WHAT THE EXERCISE ASKS: Take the lines from the one bearing "Reconstruct the object" to the one bearing "on its base.", inclusive, and reproduce them exactly; include no other line.

(Extracted records)

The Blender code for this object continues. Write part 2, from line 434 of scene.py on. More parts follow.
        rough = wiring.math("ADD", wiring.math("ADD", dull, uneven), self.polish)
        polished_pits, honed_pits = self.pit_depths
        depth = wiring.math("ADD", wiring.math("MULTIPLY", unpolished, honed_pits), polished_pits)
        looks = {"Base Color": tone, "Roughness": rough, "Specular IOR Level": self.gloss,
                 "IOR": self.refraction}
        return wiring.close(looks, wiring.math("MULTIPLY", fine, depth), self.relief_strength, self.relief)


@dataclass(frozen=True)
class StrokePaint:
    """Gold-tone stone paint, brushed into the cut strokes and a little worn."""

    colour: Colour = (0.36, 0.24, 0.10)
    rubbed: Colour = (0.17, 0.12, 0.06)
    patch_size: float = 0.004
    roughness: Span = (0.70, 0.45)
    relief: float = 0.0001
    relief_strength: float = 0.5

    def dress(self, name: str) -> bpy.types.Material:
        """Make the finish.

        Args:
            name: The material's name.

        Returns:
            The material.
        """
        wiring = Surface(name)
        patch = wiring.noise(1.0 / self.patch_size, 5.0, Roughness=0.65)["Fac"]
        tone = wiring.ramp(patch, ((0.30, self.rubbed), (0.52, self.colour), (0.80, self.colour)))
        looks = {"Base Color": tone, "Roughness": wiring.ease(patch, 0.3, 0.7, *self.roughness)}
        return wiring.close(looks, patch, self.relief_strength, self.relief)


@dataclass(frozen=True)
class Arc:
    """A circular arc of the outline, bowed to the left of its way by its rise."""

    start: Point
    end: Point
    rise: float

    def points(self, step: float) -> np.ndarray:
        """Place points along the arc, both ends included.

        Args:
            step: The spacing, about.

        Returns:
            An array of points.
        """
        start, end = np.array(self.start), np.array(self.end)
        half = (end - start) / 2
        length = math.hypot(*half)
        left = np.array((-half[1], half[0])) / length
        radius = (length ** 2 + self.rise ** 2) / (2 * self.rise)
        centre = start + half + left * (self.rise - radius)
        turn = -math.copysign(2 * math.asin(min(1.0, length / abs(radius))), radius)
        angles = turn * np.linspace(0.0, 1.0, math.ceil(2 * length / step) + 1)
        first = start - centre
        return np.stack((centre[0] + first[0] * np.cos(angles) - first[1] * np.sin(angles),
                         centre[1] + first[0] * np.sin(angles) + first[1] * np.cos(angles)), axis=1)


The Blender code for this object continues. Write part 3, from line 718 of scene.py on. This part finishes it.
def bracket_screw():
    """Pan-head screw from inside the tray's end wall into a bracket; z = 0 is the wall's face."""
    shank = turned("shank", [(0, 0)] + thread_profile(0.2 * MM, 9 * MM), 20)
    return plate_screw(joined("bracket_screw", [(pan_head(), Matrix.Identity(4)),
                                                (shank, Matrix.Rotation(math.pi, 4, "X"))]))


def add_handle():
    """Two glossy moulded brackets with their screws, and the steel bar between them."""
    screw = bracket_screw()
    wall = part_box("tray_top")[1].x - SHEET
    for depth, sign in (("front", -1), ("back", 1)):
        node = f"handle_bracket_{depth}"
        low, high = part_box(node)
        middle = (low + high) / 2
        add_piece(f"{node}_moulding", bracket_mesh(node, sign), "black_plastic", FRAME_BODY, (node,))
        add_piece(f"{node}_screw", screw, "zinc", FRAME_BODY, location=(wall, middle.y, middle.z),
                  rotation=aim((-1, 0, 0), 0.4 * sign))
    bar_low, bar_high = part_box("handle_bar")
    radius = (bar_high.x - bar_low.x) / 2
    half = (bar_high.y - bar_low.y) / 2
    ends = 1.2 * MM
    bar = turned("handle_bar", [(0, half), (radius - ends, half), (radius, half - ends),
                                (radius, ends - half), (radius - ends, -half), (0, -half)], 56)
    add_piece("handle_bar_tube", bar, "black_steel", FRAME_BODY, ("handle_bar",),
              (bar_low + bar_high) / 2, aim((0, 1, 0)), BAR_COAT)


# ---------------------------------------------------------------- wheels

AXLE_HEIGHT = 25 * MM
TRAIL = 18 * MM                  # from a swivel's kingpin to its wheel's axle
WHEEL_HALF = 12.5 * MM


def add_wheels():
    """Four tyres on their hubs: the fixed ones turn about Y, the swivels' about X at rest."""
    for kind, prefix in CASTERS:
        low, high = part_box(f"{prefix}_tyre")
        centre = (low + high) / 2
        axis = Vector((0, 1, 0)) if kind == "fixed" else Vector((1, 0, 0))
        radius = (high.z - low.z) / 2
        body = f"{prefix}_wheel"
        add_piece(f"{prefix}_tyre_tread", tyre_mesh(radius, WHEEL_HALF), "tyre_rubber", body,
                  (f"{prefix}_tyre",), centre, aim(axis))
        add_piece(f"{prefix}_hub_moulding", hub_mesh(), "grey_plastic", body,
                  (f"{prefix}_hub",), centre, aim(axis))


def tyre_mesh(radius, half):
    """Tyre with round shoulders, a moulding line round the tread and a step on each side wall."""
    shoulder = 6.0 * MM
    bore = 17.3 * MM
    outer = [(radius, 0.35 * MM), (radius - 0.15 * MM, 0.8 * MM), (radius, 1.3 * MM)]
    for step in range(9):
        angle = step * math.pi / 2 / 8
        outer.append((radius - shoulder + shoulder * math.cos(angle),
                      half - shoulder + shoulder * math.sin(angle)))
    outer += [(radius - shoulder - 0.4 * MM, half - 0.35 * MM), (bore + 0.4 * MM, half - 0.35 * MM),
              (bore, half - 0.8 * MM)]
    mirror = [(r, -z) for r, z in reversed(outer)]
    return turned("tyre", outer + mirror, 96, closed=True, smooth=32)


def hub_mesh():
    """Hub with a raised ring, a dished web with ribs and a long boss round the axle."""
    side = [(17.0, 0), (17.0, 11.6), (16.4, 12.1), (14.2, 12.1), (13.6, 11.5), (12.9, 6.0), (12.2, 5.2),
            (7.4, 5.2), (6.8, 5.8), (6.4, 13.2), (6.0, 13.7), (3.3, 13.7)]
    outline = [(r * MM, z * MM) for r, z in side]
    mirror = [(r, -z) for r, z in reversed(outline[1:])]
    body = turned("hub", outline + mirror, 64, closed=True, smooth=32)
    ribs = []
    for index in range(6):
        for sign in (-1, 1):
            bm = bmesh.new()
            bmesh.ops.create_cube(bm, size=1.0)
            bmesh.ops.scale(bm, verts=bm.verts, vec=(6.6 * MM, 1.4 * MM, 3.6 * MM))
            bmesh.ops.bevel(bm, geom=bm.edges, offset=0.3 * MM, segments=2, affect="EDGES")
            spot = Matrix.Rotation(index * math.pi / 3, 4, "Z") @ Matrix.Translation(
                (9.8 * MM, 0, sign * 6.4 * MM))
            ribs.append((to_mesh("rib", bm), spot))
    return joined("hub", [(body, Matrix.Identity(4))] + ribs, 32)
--
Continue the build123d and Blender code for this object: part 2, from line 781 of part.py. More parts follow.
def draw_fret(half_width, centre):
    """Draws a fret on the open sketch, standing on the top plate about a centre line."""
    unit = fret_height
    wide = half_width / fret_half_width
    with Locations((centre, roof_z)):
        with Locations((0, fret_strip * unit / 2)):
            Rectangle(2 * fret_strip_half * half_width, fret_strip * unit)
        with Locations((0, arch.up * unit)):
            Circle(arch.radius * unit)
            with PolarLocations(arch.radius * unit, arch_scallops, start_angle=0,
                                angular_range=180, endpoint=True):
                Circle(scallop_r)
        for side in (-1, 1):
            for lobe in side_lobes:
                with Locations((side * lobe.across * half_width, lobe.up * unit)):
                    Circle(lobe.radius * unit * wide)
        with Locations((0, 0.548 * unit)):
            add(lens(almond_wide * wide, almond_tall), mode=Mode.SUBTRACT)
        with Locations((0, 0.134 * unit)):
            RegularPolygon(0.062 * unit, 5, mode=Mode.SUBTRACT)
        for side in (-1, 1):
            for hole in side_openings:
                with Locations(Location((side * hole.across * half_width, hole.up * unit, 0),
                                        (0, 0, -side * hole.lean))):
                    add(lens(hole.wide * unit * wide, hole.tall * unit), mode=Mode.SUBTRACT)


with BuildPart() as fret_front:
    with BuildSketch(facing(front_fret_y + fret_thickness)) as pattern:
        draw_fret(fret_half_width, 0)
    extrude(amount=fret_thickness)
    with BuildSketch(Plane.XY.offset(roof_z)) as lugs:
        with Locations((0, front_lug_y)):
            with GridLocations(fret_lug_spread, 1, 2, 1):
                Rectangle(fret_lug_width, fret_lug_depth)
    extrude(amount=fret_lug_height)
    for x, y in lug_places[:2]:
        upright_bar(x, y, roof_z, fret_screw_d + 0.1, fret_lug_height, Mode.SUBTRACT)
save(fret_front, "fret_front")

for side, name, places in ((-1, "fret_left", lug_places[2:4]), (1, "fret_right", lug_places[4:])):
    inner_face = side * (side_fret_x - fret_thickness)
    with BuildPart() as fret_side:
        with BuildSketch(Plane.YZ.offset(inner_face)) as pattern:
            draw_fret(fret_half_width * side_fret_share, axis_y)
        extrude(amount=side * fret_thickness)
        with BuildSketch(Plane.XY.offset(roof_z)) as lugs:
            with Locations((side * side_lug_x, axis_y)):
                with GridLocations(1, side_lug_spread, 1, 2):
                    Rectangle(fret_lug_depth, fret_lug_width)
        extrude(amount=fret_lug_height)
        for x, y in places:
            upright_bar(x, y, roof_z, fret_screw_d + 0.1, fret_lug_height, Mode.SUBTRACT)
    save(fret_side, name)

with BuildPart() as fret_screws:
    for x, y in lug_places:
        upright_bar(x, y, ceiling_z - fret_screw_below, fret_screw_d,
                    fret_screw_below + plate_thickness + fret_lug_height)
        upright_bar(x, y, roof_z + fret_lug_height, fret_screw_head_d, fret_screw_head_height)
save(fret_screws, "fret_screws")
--
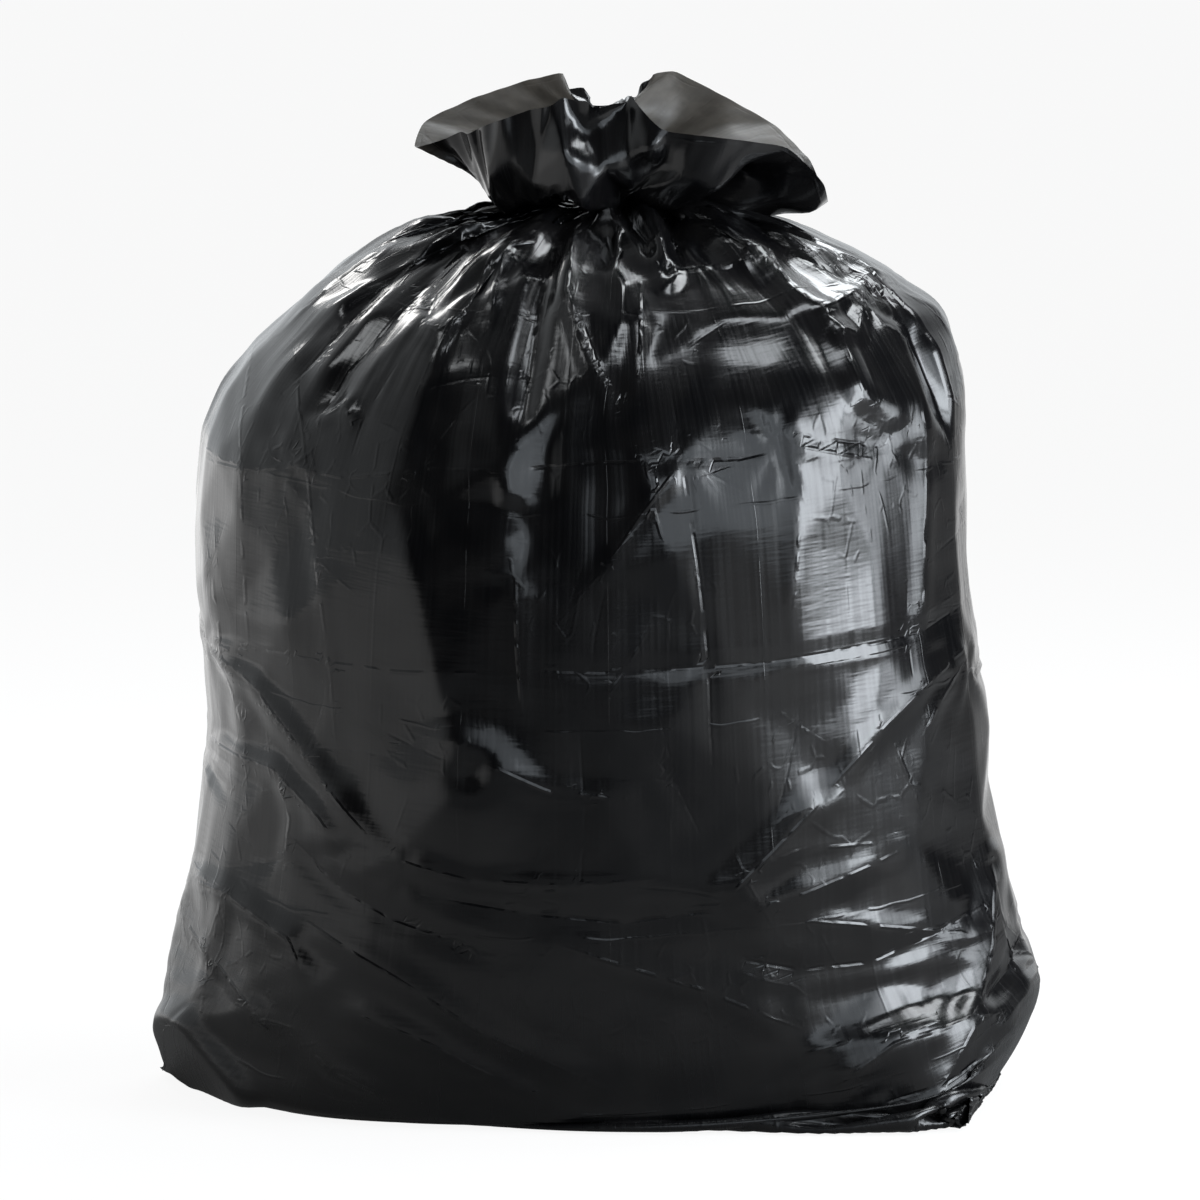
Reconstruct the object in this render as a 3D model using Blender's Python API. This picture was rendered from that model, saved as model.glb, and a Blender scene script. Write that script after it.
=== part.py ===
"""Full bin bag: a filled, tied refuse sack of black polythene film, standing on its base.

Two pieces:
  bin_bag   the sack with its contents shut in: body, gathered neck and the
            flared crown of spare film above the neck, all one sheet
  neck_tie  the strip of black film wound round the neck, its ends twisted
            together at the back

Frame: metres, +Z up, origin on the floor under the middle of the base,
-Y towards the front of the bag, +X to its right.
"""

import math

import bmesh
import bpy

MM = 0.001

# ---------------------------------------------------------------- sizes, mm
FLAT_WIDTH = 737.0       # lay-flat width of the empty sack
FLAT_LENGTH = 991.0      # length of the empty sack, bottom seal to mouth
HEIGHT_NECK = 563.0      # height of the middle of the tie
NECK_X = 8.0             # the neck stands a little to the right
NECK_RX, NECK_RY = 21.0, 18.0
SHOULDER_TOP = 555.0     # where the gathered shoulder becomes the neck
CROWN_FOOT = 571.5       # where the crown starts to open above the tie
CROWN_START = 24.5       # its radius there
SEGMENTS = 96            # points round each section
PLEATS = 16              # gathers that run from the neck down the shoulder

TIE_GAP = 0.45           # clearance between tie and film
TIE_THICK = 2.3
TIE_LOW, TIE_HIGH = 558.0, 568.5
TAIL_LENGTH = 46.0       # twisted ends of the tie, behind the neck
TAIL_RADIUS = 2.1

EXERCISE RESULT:
Reconstruct the object in this render as a 3D model using Blender's Python API. This picture was rendered from that model, saved as model.glb, and a Blender scene script. Write that script after it.
=== part.py ===
"""Full bin bag: a filled, tied refuse sack of black polythene film, standing on its base.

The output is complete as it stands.